Most of us want things we know to be impossible. And yet the most common dreams allegedly involve one's teeth falling out, flying through the sky, and being chased or hunted. Were I a dream interpreter, I would say you wish you could afford a foreign holiday but are being pursued by a dentist waving an unpaid bill. He clearly wants a foreign holiday as well.
Our own pipe dreams have had to be revised downwards in the light of recent events. There is a Burmese saying that when an elephant has a sore foot, even a mouse will nibble at it - in other words, when one thing goes wrong, others will follow as surely as love and marriage, is that still true? They used to go together like a horse and carriage, apparently you couldn't have one without the other.
And you can bet that as soon as we need a plumber more urgently than a Lamborghini, along comes a pandemic. These days it has become true that you can't get plumbers for love nor money, because everyone else is offering them money as well, probably more than you are.

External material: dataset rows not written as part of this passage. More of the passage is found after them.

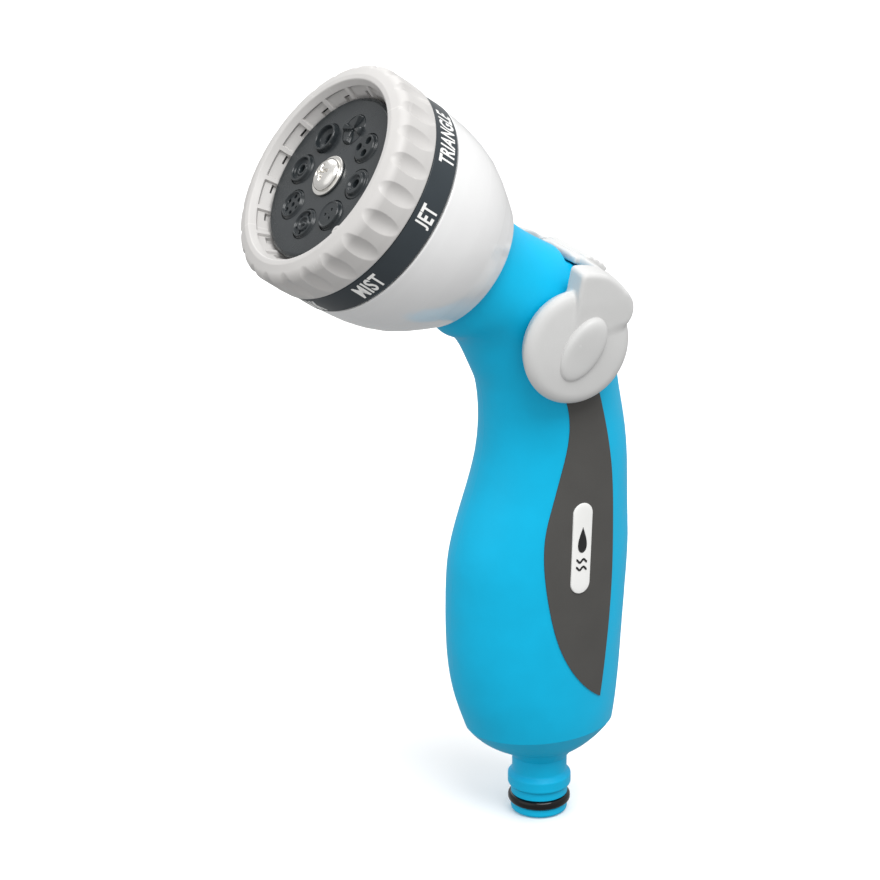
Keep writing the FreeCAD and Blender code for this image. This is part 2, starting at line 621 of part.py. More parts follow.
def build_rotor():
    """The rotary plug: a drum with an angled passage, its spindles and its two O-rings."""
    groove = d.rotor_radius - d.rotor_seal_wire * 2
    half = d.rotor_seal_wire + d.joint_gap
    drum = turned_body("rotor_drum", [
        (0, d.spindle_half * -1), (d.spindle_radius, d.spindle_half * -1),
        (d.spindle_radius, d.rotor_half * -1), (d.rotor_radius, d.rotor_half * -1),
        (d.rotor_radius, (d.rotor_seal_at + half) * -1), (groove, (d.rotor_seal_at + half) * -1),
        (groove, (d.rotor_seal_at - half) * -1), (d.rotor_radius, (d.rotor_seal_at - half) * -1),
        (d.rotor_radius, d.rotor_seal_at - half), (groove, d.rotor_seal_at - half),
        (groove, d.rotor_seal_at + half), (d.rotor_radius, d.rotor_seal_at + half),
        (d.rotor_radius, d.rotor_half), (d.spindle_radius, d.rotor_half),
        (d.spindle_radius, d.spindle_half), (0, d.spindle_half)])
    drum.Placement = LEVER
    ports = [cylinder("rotor_inlet", d.port_radius, d.socket_low, d.pivot_z),
             port_along_head("rotor_outlet", d.port_radius, d.outlet_bend, d.outlet_socket_high)]
    pilots = [cylinder("pilot_right", d.lever_screw_radius, d.spindle_half - d.lever_screw_length, BEYOND),
              cylinder("pilot_left", d.lever_screw_radius, -BEYOND, d.lever_screw_length - d.spindle_half)]
    ports += [in_frame(pilot, LEVER) for pilot in pilots]
    keep(cut("rotor", drum, fuse("rotor_tools", ports)), "valve_rotor")
    ring = groove + d.rotor_seal_wire
    rings = [torus("rotor_ring_left", ring, d.rotor_seal_wire, d.rotor_seal_at * -1),
             torus("rotor_ring_right", ring, d.rotor_seal_wire, d.rotor_seal_at)]
    keep(fuse("rotor_rings", rings), "rotor_o_rings", LEVER)


def cap_shape(name, low, high):
    """An oval post on the lever's cheek."""
    ring = doc.addObject("Part::Ellipse", f"{name}_oval")
    bind(ring, "MajorRadius", d.cap_long)
    bind(ring, "MinorRadius", d.cap_short)
    ring.Placement = Placement(Vector(0, 0, low.value), Rotation(Vector(0, 0, 1), d.cap_lean.value))
    face = doc.addObject("Part::Face", f"{name}_face")
    face.Sources = [ring]
    post = doc.addObject("Part::Extrusion", name)
    post.Base = face
    post.DirMode = "Custom"
    post.Dir = Vector(0, 0, 1)
    bind(post, "LengthFwd", high - low)
    post.Solid = True
    return post


def mirrored(name, item):
    """The same solid on the other side of the nozzle, in the lever's frame."""
    copy = doc.addObject("Part::Mirroring", name)
    copy.Source = item
    copy.Normal = Vector(0, 0, 1)
    return copy


def build_lever():
    """The thumb lever: two cheeks, an arm up each side and a bridge behind the handle."""
    cheek = cylinder("cheek", d.cheek_radius, d.cheek_low, d.cheek_high)
    arm = cylinder("arm", d.arm_radius, d.cheek_low, d.cheek_high, d.arm_sweep, d.bridge_start.value)
    rim = cylinder("boss_rim", d.cap_long + d.boss_rim, d.cheek_low, d.cheek_high + d.boss_rim)
    side = fuse("lever_side", [cheek, arm, rim])
    outer = cylinder("bridge_outside", d.bridge_outer, d.cheek_high * -1, d.cheek_high, d.bridge_sweep,
                     d.bridge_start.value)
    inner = cylinder("bridge_inside", d.bridge_inner, -BEYOND, BEYOND)
    bridge = cut("bridge", outer, inner)
    yoke = fuse("yoke", [side, mirrored("other_side", side), bridge])
    oval = cap_shape("cap_right_shape", d.cap_low, d.cap_high)
    recess = cap_shape("recess", d.cap_low, d.cap_high + d.boss_rim)
    tools = [recess, mirrored("other_recess", recess),
             cylinder("spindle_socket", d.spindle_radius, d.spindle_half * -1, d.spindle_half),
             cylinder("lever_screw_hole", d.lever_screw_radius + d.lever_screw_gap, -BEYOND, BEYOND)]
    keep(cut("lever_shape", yoke, fuse("lever_tools", tools)), "thumb_lever", LEVER)
    head_top = d.cap_low + d.lever_screw_head_height
    head = cylinder("lever_screw_head", d.lever_screw_head, d.cap_low, head_top)
    shank = cylinder("lever_screw_shank", d.lever_screw_radius, d.spindle_half - d.lever_screw_length,
                     d.cap_low)
    screw = fuse("lever_screw", [head, shank])
    keep(fuse("lever_screw_pair", [screw, mirrored("other_screw", screw)]), "lever_screws", LEVER)
    well = cylinder("cap_well", d.lever_screw_head + d.joint_gap, d.cheek_low, head_top + d.joint_gap)
    cap = cut("cap", oval, well)
    keep(fuse("cap_right", [cap]), "lever_cap_right", LEVER)
    keep(fuse("cap_left", [mirrored("cap_other", cap)]), "lever_cap_left", LEVER)


# ---- spray head ----

def build_bell():
    """The fixed bell housing, with the spigot that the handle shells clamp."""
    inside = d.bell_wall
    floor = d.bell_heel + 1.4
    turned("bell_housing", [
        (d.spigot_bore, d.spigot_low), (d.spigot_flange, d.spigot_low),
        (d.spigot_flange, d.spigot_low + d.spigot_flange_thick),
        (d.spigot_radius, d.spigot_low + d.spigot_flange_thick),
        (d.spigot_radius, d.bell_back), (d.bell_back_radius, d.bell_back, -2.0),
        (d.bell_heel_radius, d.bell_heel, -40.0), (d.bell_waist_radius, d.bell_waist, -52.0),
        (d.bell_lip_radius, d.bell_front), (d.manifold_radius + d.joint_gap, d.bell_front),
        (d.manifold_radius + d.joint_gap, d.manifold_back),
        (d.bell_waist_radius + 0.6 - inside, d.manifold_back),
        (d.bell_waist_radius - 0.1 - inside, d.bell_waist + 0.8, 38.0),
        (d.bell_heel_radius - 0.6 - inside, floor), (d.spigot_bore, floor)], HEAD)


def build_manifold():
    """The fixed water manifold that closes the bell, with the hub that the dial turns on."""
    body = turned_body("manifold", [
        (d.tube_radius + d.tube_fit, d.manifold_low), (d.socket_radius, d.manifold_low),
        (d.socket_radius, d.manifold_back - d.manifold_cone), (d.manifold_cone_radius, d.manifold_back),
        (d.manifold_radius, d.manifold_back), (d.manifold_radius, d.manifold_rim),
        (d.manifold_step_radius, d.manifold_rim), (d.manifold_step_radius, d.manifold_front),
        (d.hub_radius, d.manifold_front), (d.hub_radius, d.hub_groove_low),
        (d.hub_groove_radius, d.hub_groove_low), (d.hub_groove_radius, d.hub_groove_high),
        (d.hub_radius, d.hub_groove_high), (d.hub_radius, d.hub_top),
        (d.pilot_radius, d.hub_top), (d.pilot_radius, d.pilot_low), (0, d.pilot_low), (0, d.chamber_front),
        (d.chamber_radius, d.chamber_front), (d.chamber_radius, d.chamber_back),
        (d.chamber_throat, d.outlet_high + d.joint_gap),
        (d.tube_radius + d.tube_fit, d.outlet_high + d.joint_gap)])
    drill_ring(body, "manifold_port", d.manifold_port, d.port_circle, d.port_phase + 90, Size(1))
    seal_low = d.manifold_front - d.port_seal_depth
    drill_ring(body, "seal_seat", d.seat_radius, d.port_circle, d.port_phase + 90, Size(1),
               seal_low, d.manifold_front)
    keep(body, "water_manifold", HEAD)
    seal = turned_body("port_seal_ring", [
        (d.dial_port_radius, seal_low), (d.seat_radius, seal_low),
        (d.seat_radius, d.manifold_front), (d.seat_radius - 0.6, d.dial_back - d.joint_gap),
        (d.dial_port_radius, d.dial_back - d.joint_gap)])
    angle = math.radians(d.port_phase.value + 90)
    offset = Vector(d.port_circle.value * math.cos(angle), d.port_circle.value * math.sin(angle), 0)
    keep(seal, "port_seal", HEAD.multiply(Placement(offset, Rotation())))
    ring = torus("hub_ring", d.hub_radius - d.hub_seal_wire, d.hub_seal_wire,
                 (d.hub_groove_low + d.hub_groove_high) * 0.5)
    keep(fuse("hub_seal", [ring]), "hub_o_ring", HEAD)


def build_click_spring():
    """The leaf that clicks into the dial's notches."""
    leaf = doc.addObject("Part::Box", "click_leaf")
    bind(leaf, "Length", d.click_width)
    bind(leaf, "Width", d.click_length)
    bind(leaf, "Height", d.click_thick)
    leaf.Placement.Base = Vector(-d.click_width.value / 2, -d.click_length.value / 2, d.manifold_front.value)
    nub = doc.addObject("Part::Sphere", "click_nub")
    nub.Radius = d.nub_radius.value
    nub.Placement.Base = Vector(0, 0, d.dial_back.value - d.nub_gap.value - d.nub_radius.value)
    above = cylinder("above_leaf", d.click_length, d.manifold_front, d.dial_back)
    joined = common("click_shape", fuse("click_pieces", [leaf, nub]), above)
    angle = d.port_phase.value + 22.5
    radius = d.click_circle.value
    offset = Vector(radius * math.cos(math.radians(angle)), radius * math.sin(math.radians(angle)), 0)
    keep(joined, "click_spring", HEAD.multiply(Placement(offset, Rotation(Vector(0, 0, 1), angle))))


def build_dial():
    """The turning dial: body, spray plate, pattern inserts, label band and grip ring."""
    bore = d.hub_radius + d.hub_gap
    skirt_inner = d.dial_skirt_radius - d.dial_skirt_wall
    web_top = d.dial_back + d.dial_web
    body = turned_body("dial_core", [
        (bore, d.dial_back), (skirt_inner - 1, d.dial_back), (skirt_inner, d.dial_back - 1),
        (skirt_inner, d.dial_skirt_low), (d.dial_skirt_radius, d.dial_skirt_low),
        (d.dial_skirt_radius, d.dial_top), (skirt_inner - 1, d.dial_top), (skirt_inner - 1, web_top),
        (d.dial_hub_radius, web_top), (d.dial_hub_radius, d.dial_top), (bore, d.dial_top)])
    drill_ring(body, "dial_ports", d.dial_port_radius, d.port_circle, d.port_phase, d.ports)
    drill_ring(body, "click_notches", d.notch_radius, d.click_circle, d.port_phase + 22.5, d.ports,
               d.dial_back - d.notch_depth, d.dial_back + d.notch_depth)
    keep(body, "dial_body", HEAD)
    plate = turned_body("plate", [
        (bore, d.plate_back), (d.plate_radius, d.plate_back),
        (d.plate_radius, d.plate_front - d.plate_round, d.plate_round * -1),
        (d.plate_radius - d.plate_round, d.plate_front), (bore, d.plate_front)])
    drill_ring(plate, "insert_holes", d.insert_radius, d.port_circle, d.port_phase, d.ports)
    keep(plate, "spray_plate", HEAD)
    for number, (label, count, hole, circle) in enumerate(PATTERNS):
        insert = turned_body(f"{label}_body", [
            (0, d.plate_back), (d.insert_radius, d.plate_back),
            (d.insert_radius, d.insert_front - d.insert_edge),
            (d.insert_radius - d.insert_edge, d.insert_front),
            (0, d.insert_front)])
        drill_ring(insert, f"{label}_holes", Size(hole), Size(circle), Size(0), Size(count))
        angle = math.radians(d.port_phase.value + 360 / d.ports.value * number)
        offset = Vector(d.port_circle.value * math.cos(angle), d.port_circle.value * math.sin(angle), 0)
        keep(insert, label, HEAD.multiply(Placement(offset, Rotation())))
    turned("label_band", [
        (d.dial_skirt_radius, d.band_low), (d.band_radius - d.band_bevel, d.band_low),
        (d.band_radius, d.band_low + d.band_bevel), (d.band_radius, d.band_high),
        (d.dial_skirt_radius, d.band_high)], HEAD)
    ring = turned_body("grip", [
        (d.dial_skirt_radius, d.ring_low), (d.ring_radius - d.ring_bevel, d.ring_low),
        (d.ring_radius, d.ring_low + d.ring_bevel), (d.ring_radius, d.ring_shoulder, -4.2),
        (d.ring_brow_radius, d.ring_front, -0.9),
        (d.lip_radius, d.ring_front - 0.6), (d.plate_radius + 0.3, d.ring_well),
        (d.plate_radius + 0.3, d.dial_top + 0.1), (d.dial_skirt_radius, d.dial_top + 0.1)])
    drill_ring(ring, "flutes_cut", d.flute_radius, d.ring_radius + d.flute_radius - d.flute_depth,
               d.flute_phase, d.flutes, d.flute_low, d.flute_high)
    keep(ring, "grip_ring", HEAD)


def build_centre_screw():
    """The screw and washer that hold the dial on its hub."""
    washer_top = d.hub_top + d.washer_thick
    turned("centre_washer", [
        (d.washer_bore, d.hub_top), (d.washer_radius, d.hub_top),
        (d.washer_radius, washer_top), (d.washer_bore, washer_top)], HEAD)
    body = turned_body("screw", [
        (0, d.screw_tip), (d.pilot_radius, d.screw_tip), (d.pilot_radius, washer_top),
        (d.screw_top_radius, washer_top), (d.screw_top_radius, washer_top + d.screw_top_edge, -5.6),
        (d.screw_top_flat, washer_top + d.screw_top_height), (0, washer_top + d.screw_top_height)])
    keep(body, "centre_screw", HEAD)


build_handle()
build_screws()
build_inlet()
build_tubes()
build_valve_body()
build_rotor()
build_lever()
build_bell()
build_manifold()
build_click_spring()
build_dial()
build_centre_screw()
doc.recompute()


def check_document():
    """Stop if any object failed or any sub-part is empty or invalid."""
    for item in doc.Objects:
        if "Invalid" in item.State or "Error" in item.State:
            raise RuntimeError(f"{item.Name} failed: {item.State}")
    for node in nodes:
        if node.Shape.isNull() or not node.Shape.isValid() or not node.Shape.Solids:
            raise RuntimeError(f"{node.Label} has no valid solid")


def export_nodes():
    """Write one STEP file for each sub-part."""
    os.makedirs("parts", exist_ok=True)
    for node in nodes:
        node.Shape.exportStep(f"parts/{node.Label}.step")
        print(f"{node.Label:22s} {len(node.Shape.Solids)} solid(s) {node.Shape.Volume:10.1f} mm3")


check_document()
export_nodes()
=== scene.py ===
"""Looks of a garden hose spray nozzle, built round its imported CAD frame.

Lengths are in millimetres until a mesh is made, which turns them into metres. Three frames
are used: the world, the head frame (local z runs out along the spray axis) and the lever
frame (local z is the world's x, local x is the world's y, local y is the world's z).
"""
import json
import math

import bmesh
import bpy
import numpy as np
from mathutils import Matrix, Vector
from mathutils.bvhtree import BVHTree


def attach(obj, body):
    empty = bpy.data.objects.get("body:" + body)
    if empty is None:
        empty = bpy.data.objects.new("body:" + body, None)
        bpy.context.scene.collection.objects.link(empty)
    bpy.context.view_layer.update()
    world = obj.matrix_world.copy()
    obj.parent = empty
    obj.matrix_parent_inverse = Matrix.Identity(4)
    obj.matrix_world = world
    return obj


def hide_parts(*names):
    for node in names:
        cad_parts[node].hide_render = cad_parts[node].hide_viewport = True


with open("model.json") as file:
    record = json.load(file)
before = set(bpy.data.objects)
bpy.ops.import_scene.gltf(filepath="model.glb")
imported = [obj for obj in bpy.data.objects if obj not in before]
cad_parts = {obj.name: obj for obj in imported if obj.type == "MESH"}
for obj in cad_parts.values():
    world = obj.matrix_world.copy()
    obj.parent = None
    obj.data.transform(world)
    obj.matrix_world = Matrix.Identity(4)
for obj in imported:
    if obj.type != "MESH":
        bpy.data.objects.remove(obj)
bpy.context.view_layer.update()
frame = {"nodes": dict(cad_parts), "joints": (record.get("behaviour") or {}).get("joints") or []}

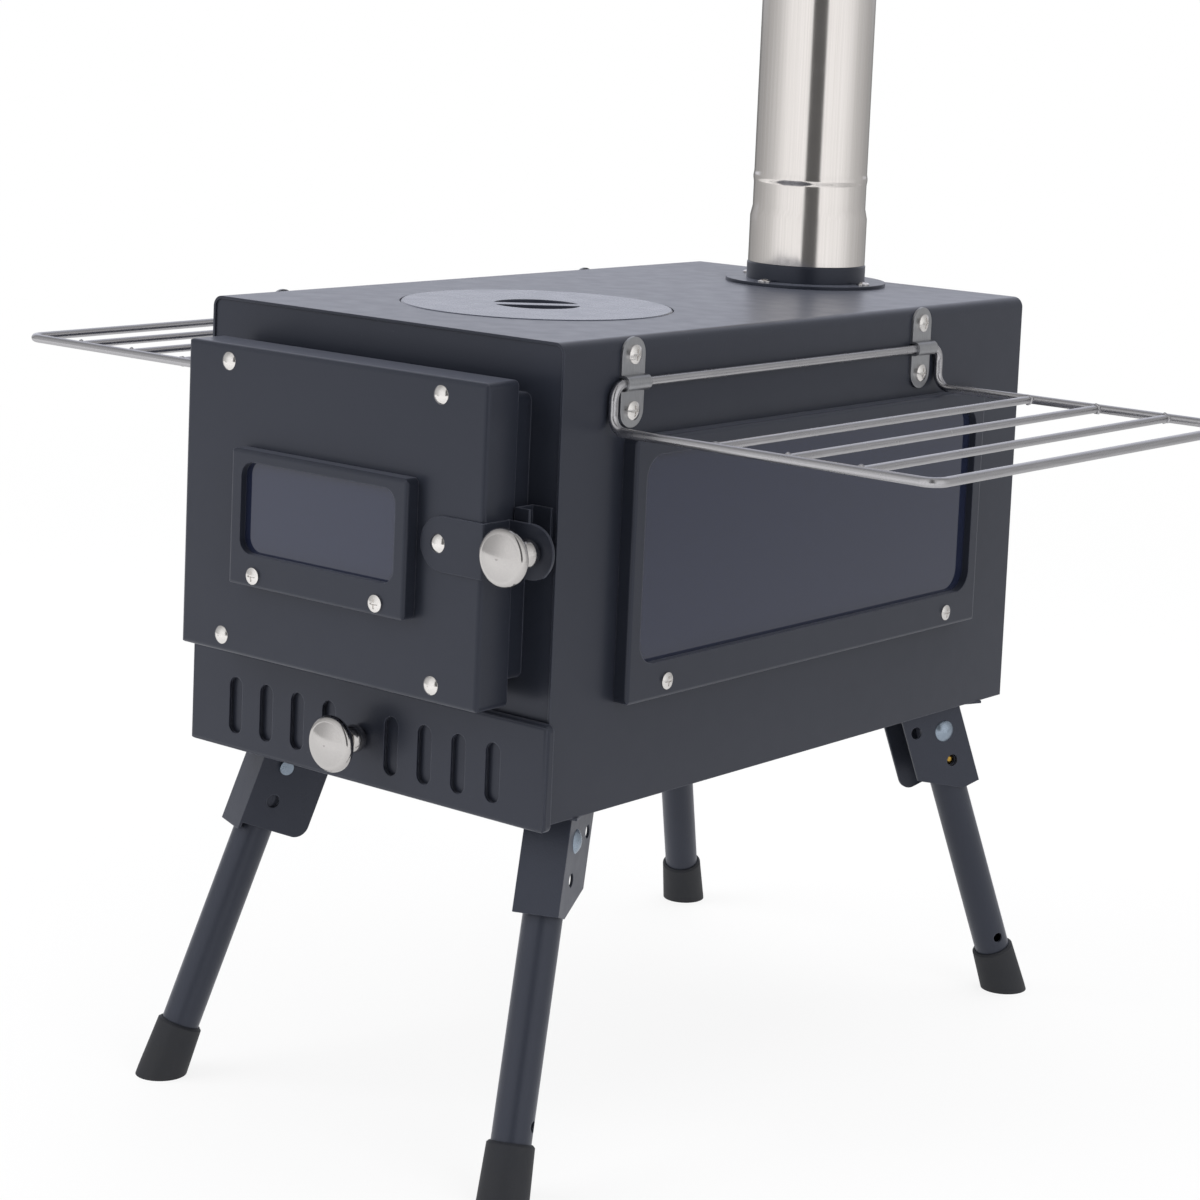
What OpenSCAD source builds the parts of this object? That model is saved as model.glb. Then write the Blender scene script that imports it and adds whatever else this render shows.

And when one household repair is needed, others follow suit, as if each is trying to outdo the others in vying for your attention. A leak in the cistern is followed by a washing machine breakdown and then a dishwasher malfunction occurs before the cooker gives up the ghost just as the warranty expires.
A window frame has ceased to be airtight and a joiner is needed - or is it a carpenter? Or a glazier? The good old Yellow Pages were quicker than Google sometimes - not that you can Google anything when your electricity isn't working, or has your PT Hub gone down? Once it's dark perhaps we'll see things more clearly by moonlight.
There are still some candles somewhere if we can find the torch. I hope Netflix doesn't start acting up tonight, offering choices with blank spaces where illustrations should be. How many tradesmen from different households are permitted in the house at the same time, and does the presence of a tv engineer and an electrical engineer count as one engineer in total if they are half-brothers?
These Covid rules are as confusing as assembly guides for IKEA wardrobes. No sooner have we placed an order for assorted takeaways - Thai food for the joiner, glacé cherry pie for the glazier - than selected restaurants open and we race towards them, hoping to arrive before the people on benches in nearby parks can beat us to the few available seats. But just as we are leaving home, the plumber arrives.